**WHAT TO DO:** Would you print the material exactly, starting at its first line and ending at the line holding "COVER_T = 1.5"?

···

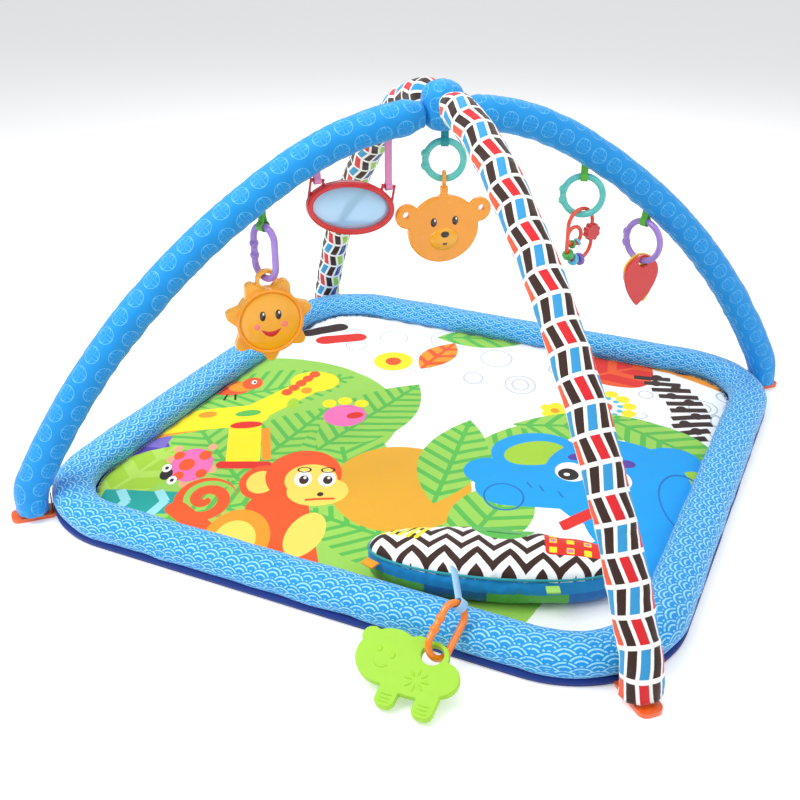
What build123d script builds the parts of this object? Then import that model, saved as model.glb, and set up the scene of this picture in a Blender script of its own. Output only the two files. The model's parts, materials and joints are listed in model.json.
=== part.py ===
from build123d import *
import math
import os

# Activity play gym: a padded square mat, two padded arches that cross over it,
# hanging toys, a small pillow and a silicone teether. Millimetres, +Z up.
# Origin: the middle of the mat, on the floor. +X runs along the front edge to the right.

# ---------------- driving dimensions ----------------
MAT_HALF = 390.0          # half the side of the mat over its padded rim
MAT_CORNER = 135.0        # outer corner radius of the mat
RIM_W = 52.0              # width of the stuffed rim
RIM_H = 36.0              # height of the stuffed rim
RIM_SKIN = 1.2            # rim cover cloth
BASE_T = 1.5              # base sheet
WADDING_T = 7.5           # quilted wadding
COVER_T = 1.5             # printed play cover

ARCH_SPAN = 519.0         # from the middle to each foot, along the mat's diagonal
BLUE_RISE = 441.0         # centre line of the blue arch at its crown
BRICK_RISE = 455.0        # centre line of the brick-print arch, which crosses over the blue one
SLEEVE_R = 20.5           # padded sleeve
FOAM_R = 17.0
ROD_R = 5.0
ROD_GAP = 0.3             # each rod stops this far from the crossing
FERRULE_R = 6.2
FERRULE_HALF = 22.0       # half the length of the tube that joins two rods
PLUG_R = 13.5             # plastic foot at the end of each rod
PLUG_TOP = 21.1
ROD_FOOT_Z = 14.0         # bottom end of each rod, in the foot's socket
LEG_UPRIGHT = 20.0        # upright end of each leg
LEG_BEND_R = 60.0
LEG_LEAN = 62.0           # degrees from the floor
CROWN_TURN = 30.0         # degrees of the crown arc on each side
CROSS_GAP = 26.0          # the sleeves stop this far from the crossing
CROSS_TAPER = 46.0        # and are pinched from here
CROSS_R = 13.0            # down to this radius

TAB_TOP = 5.0             # top of the plastic corner tab under each foot
FOOT_CLEAR = 0.3
RIDGE_W = 4.0
RIDGE_H = 4.0
RIDGE_LEN = 16.0
SLEEVE_FOOT_Z = 9.6       # bottom end of each sleeve

HALF_TURN = 180.0
MAT_TOP = BASE_T + WADDING_T + COVER_T
RIM_Z = BASE_T + RIM_H / 2
RIM_LINE = MAT_HALF - RIM_W / 2          # centre line of the rim
CORNER_C = MAT_HALF - MAT_CORNER         # centre of each corner's curve

os.makedirs("parts", exist_ok=True)


def save(shape, node):
    """Writes one sub-part."""
    export_step(shape, f"parts/{node}.step")


def group(solids):
    """Several separate solids as one sub-part."""
    return Compound(children=list(solids))


def rounded_plate(half, corner, low, thick):
    """A flat square plate with round corners."""
    return Pos(0, 0, low) * extrude(RectangleRounded(2 * half, 2 * half, corner), thick)


# ---------------- mat ----------------
def rim_solid(width, height, turns):
    """One side of the rim and the corner at its right-hand end, turned by quarter turns."""
    run = 2 * CORNER_C
    section = Plane.YZ.offset(-run / 2) * Pos(-RIM_LINE, RIM_Z) * Ellipse(width / 2, height / 2)
    side = extrude(section, run)
    bend_section = Plane.YZ.offset(run / 2) * Pos(-RIM_LINE, RIM_Z) * Ellipse(width / 2, height / 2)
    bend = revolve(bend_section, Axis((CORNER_C, -CORNER_C, 0), (0, 0, 1)), 90)
    return Rot(0, 0, 90 * turns) * (side + bend)


def make_mat():
    save(rounded_plate(MAT_HALF, MAT_CORNER, 0, BASE_T), "base_sheet")
    inner_half = MAT_HALF - RIM_W / 2
    inner_corner = MAT_CORNER - RIM_W / 2
    covers = [rim_solid(RIM_W, RIM_H, k) for k in range(4)]
    ring = covers[0] + covers[1] + covers[2] + covers[3]
    wadding = rounded_plate(inner_half, inner_corner, BASE_T, WADDING_T) - ring
    cover = rounded_plate(inner_half, inner_corner, BASE_T + WADDING_T, COVER_T) - ring
    save(wadding.solids().sort_by(SortBy.VOLUME)[-1], "mat_wadding")
    save(cover.solids().sort_by(SortBy.VOLUME)[-1], "play_cover")
    fill = [rim_solid(RIM_W - 2 * RIM_SKIN, RIM_H - 2 * RIM_SKIN, k) for k in range(4)]
    for name, cover_part, fill_part in zip(("front", "right", "rear", "left"), covers, fill):
        save(cover_part - fill_part, f"rim_{name}")
    save(fill[0] + fill[1] + fill[2] + fill[3], "rim_wadding")


def at_corner(shape, turns):
    """Moves a shape made on the +X axis to one of the mat's corners."""
    return Rot(0, 0, -45 + 90 * turns) * shape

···

**RESPONSE BELOW:**
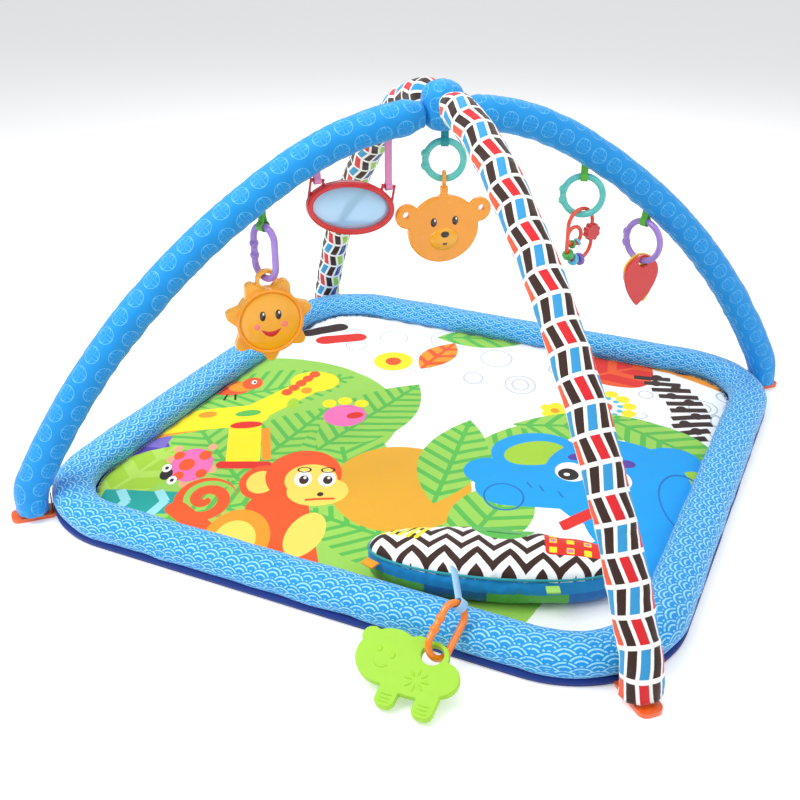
What build123d script builds the parts of this object? Then import that model, saved as model.glb, and set up the scene of this picture in a Blender script of its own. Output only the two files. The model's parts, materials and joints are listed in model.json.
=== part.py ===
from build123d import *
import math
import os

# Activity play gym: a padded square mat, two padded arches that cross over it,
# hanging toys, a small pillow and a silicone teether. Millimetres, +Z up.
# Origin: the middle of the mat, on the floor. +X runs along the front edge to the right.

# ---------------- driving dimensions ----------------
MAT_HALF = 390.0          # half the side of the mat over its padded rim
MAT_CORNER = 135.0        # outer corner radius of the mat
RIM_W = 52.0              # width of the stuffed rim
RIM_H = 36.0              # height of the stuffed rim
RIM_SKIN = 1.2            # rim cover cloth
BASE_T = 1.5              # base sheet
WADDING_T = 7.5           # quilted wadding
COVER_T = 1.5             # printed play cover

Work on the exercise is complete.